-------- Data supplied --------
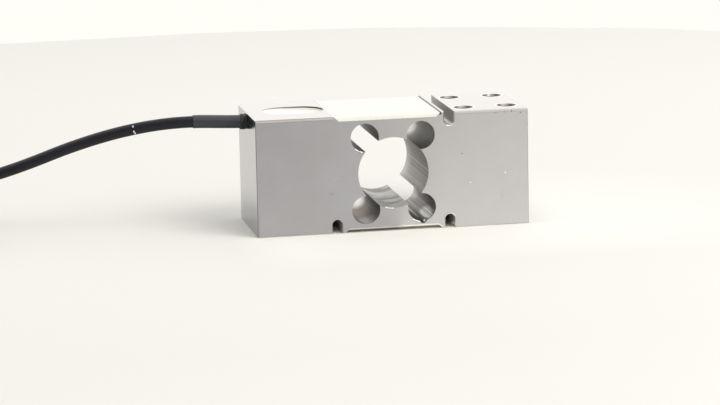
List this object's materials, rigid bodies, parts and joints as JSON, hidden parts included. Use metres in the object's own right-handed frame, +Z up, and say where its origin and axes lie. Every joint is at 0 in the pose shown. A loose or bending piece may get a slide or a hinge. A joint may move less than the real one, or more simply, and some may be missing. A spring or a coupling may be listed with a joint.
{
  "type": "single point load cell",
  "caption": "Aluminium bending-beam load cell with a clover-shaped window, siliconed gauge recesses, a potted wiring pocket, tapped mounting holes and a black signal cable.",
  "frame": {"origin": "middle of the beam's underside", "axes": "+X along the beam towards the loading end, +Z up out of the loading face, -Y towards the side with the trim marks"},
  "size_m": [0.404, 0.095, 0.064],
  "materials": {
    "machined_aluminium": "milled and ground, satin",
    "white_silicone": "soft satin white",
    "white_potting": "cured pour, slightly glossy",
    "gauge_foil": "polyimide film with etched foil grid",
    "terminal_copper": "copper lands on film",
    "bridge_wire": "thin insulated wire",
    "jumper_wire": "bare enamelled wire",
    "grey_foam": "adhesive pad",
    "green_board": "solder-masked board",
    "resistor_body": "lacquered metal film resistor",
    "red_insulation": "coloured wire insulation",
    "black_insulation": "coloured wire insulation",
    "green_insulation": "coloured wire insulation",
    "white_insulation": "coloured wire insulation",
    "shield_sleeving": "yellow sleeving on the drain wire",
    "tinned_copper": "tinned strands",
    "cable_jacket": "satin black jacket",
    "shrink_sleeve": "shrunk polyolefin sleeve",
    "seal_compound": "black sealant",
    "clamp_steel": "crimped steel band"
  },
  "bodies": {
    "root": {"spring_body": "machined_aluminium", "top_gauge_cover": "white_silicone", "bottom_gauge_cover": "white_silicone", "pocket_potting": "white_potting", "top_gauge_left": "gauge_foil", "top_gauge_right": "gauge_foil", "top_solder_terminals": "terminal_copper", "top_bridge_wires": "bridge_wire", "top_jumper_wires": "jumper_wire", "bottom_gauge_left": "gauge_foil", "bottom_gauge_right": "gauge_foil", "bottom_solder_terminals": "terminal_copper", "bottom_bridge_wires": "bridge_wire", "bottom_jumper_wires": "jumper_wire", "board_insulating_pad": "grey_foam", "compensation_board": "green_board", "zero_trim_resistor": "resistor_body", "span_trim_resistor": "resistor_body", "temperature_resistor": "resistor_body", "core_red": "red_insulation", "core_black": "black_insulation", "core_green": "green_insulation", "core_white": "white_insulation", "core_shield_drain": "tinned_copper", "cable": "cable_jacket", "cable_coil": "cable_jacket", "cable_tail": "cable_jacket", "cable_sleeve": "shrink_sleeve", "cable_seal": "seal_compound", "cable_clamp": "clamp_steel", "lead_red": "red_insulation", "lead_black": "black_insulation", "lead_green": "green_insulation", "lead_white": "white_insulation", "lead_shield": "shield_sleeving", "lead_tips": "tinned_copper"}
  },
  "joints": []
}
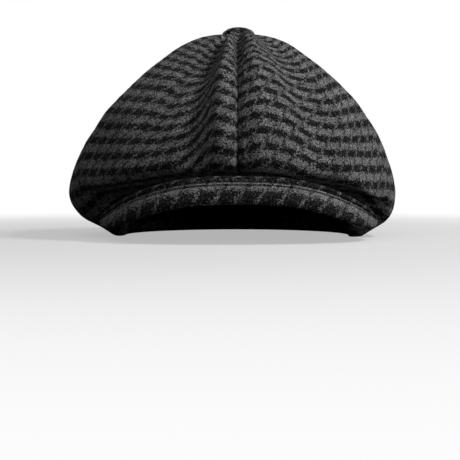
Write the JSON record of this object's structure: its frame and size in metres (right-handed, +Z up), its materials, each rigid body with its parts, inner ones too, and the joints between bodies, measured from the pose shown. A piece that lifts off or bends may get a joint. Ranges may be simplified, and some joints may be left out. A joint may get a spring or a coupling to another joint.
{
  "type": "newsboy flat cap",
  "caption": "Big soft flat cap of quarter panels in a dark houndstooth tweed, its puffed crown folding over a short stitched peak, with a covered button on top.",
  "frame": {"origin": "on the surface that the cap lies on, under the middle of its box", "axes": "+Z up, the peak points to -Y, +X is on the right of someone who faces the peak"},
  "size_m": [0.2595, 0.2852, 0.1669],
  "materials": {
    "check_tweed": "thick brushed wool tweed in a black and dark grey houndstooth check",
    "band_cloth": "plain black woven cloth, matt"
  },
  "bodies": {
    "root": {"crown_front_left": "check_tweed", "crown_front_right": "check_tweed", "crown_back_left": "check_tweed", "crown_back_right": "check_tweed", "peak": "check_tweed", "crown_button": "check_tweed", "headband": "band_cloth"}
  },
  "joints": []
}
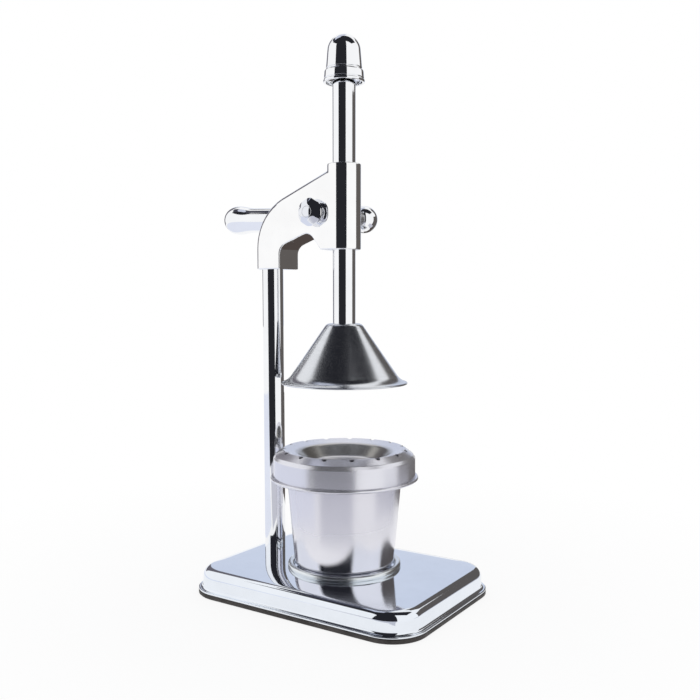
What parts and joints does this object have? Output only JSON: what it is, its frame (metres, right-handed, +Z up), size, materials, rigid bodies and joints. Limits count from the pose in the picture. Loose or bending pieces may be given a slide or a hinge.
--------
-------- Data supplied --------
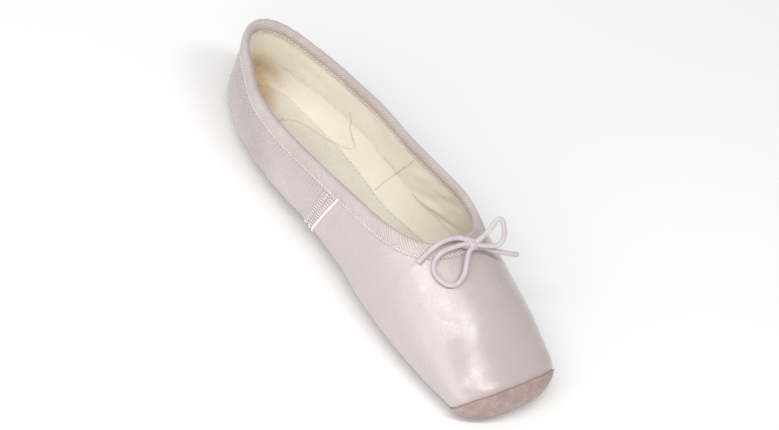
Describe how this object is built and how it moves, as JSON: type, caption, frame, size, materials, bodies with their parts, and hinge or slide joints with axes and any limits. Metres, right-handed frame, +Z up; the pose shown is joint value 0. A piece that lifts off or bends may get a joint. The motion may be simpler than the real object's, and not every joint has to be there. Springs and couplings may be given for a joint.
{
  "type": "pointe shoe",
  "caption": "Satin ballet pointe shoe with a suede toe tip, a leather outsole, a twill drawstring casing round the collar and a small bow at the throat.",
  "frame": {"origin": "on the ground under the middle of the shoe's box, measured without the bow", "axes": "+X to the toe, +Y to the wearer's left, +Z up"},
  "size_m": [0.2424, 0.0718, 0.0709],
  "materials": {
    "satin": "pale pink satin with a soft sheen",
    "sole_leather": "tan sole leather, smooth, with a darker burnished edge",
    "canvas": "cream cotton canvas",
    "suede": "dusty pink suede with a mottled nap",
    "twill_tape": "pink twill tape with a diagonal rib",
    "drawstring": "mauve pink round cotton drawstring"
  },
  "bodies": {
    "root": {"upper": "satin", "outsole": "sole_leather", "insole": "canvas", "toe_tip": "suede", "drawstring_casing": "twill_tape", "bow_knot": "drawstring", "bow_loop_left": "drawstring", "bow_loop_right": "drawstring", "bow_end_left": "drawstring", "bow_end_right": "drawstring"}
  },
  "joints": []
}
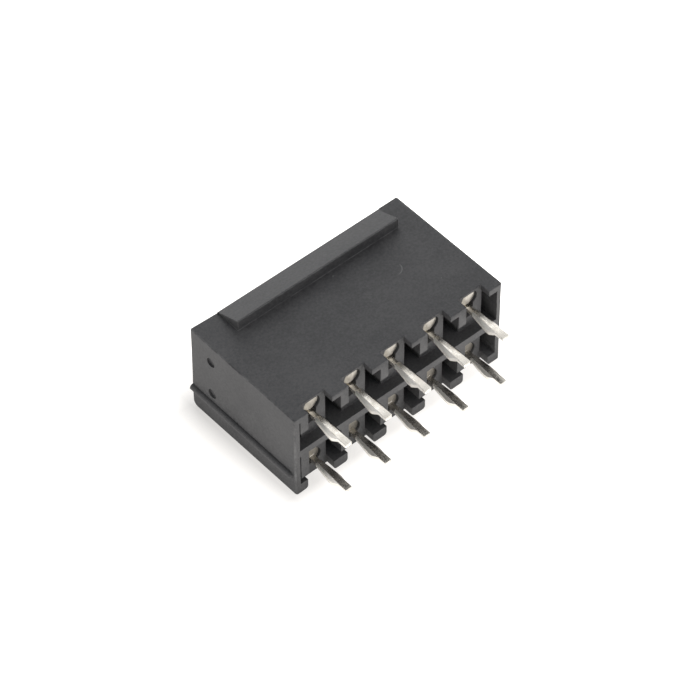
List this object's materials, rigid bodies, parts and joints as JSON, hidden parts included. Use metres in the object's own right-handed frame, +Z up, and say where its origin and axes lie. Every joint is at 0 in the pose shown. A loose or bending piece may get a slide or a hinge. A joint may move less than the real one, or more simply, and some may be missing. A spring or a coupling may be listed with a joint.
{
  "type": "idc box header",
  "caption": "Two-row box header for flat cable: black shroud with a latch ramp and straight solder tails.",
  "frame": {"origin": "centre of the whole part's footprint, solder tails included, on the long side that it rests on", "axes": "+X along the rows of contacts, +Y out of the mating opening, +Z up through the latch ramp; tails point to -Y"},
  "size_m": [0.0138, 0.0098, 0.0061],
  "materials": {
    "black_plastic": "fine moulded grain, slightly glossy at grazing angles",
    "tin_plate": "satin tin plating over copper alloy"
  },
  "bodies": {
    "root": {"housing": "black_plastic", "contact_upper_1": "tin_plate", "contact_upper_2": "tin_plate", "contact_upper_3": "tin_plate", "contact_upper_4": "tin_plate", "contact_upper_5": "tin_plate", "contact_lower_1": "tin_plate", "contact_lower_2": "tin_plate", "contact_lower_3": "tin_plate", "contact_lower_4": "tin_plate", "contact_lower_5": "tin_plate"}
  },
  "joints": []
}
--------
*Instruction:* Going down the listing above, begin printing at the line with "Write the JSON" and finish with the line with "What parts and", exactly as they appear.

*Final result:*
Write the JSON record of this object's structure: its frame and size in metres (right-handed, +Z up), its materials, each rigid body with its parts, inner ones too, and the joints between bodies, measured from the pose shown. A piece that lifts off or bends may get a joint. Ranges may be simplified, and some joints may be left out. A joint may get a spring or a coupling to another joint.
{
  "type": "newsboy flat cap",
  "caption": "Big soft flat cap of quarter panels in a dark houndstooth tweed, its puffed crown folding over a short stitched peak, with a covered button on top.",
  "frame": {"origin": "on the surface that the cap lies on, under the middle of its box", "axes": "+Z up, the peak points to -Y, +X is on the right of someone who faces the peak"},
  "size_m": [0.2595, 0.2852, 0.1669],
  "materials": {
    "check_tweed": "thick brushed wool tweed in a black and dark grey houndstooth check",
    "band_cloth": "plain black woven cloth, matt"
  },
  "bodies": {
    "root": {"crown_front_left": "check_tweed", "crown_front_right": "check_tweed", "crown_back_left": "check_tweed", "crown_back_right": "check_tweed", "peak": "check_tweed", "crown_button": "check_tweed", "headband": "band_cloth"}
  },
  "joints": []
}
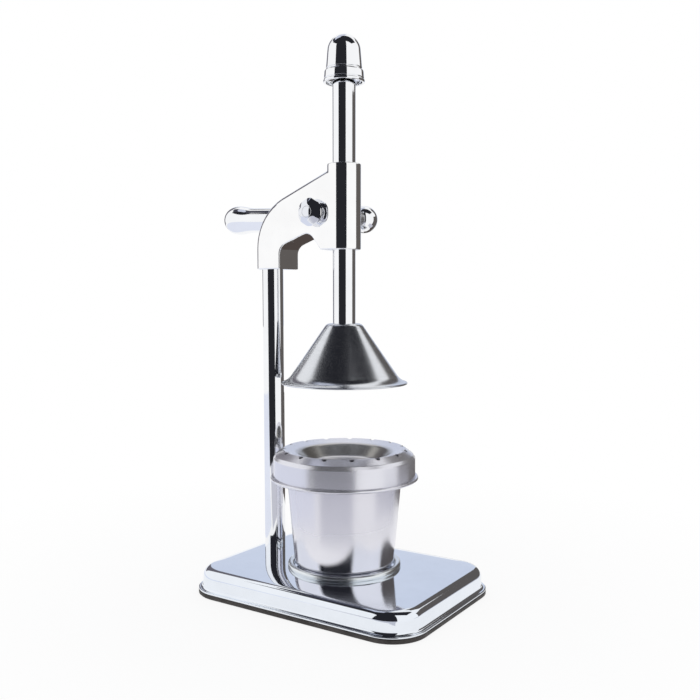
What parts and joints does this object have? Output only JSON: what it is, its frame (metres, right-handed, +Z up), size, materials, rigid bodies and joints. Limits count from the pose in the picture. Loose or bending pieces may be given a slide or a hinge.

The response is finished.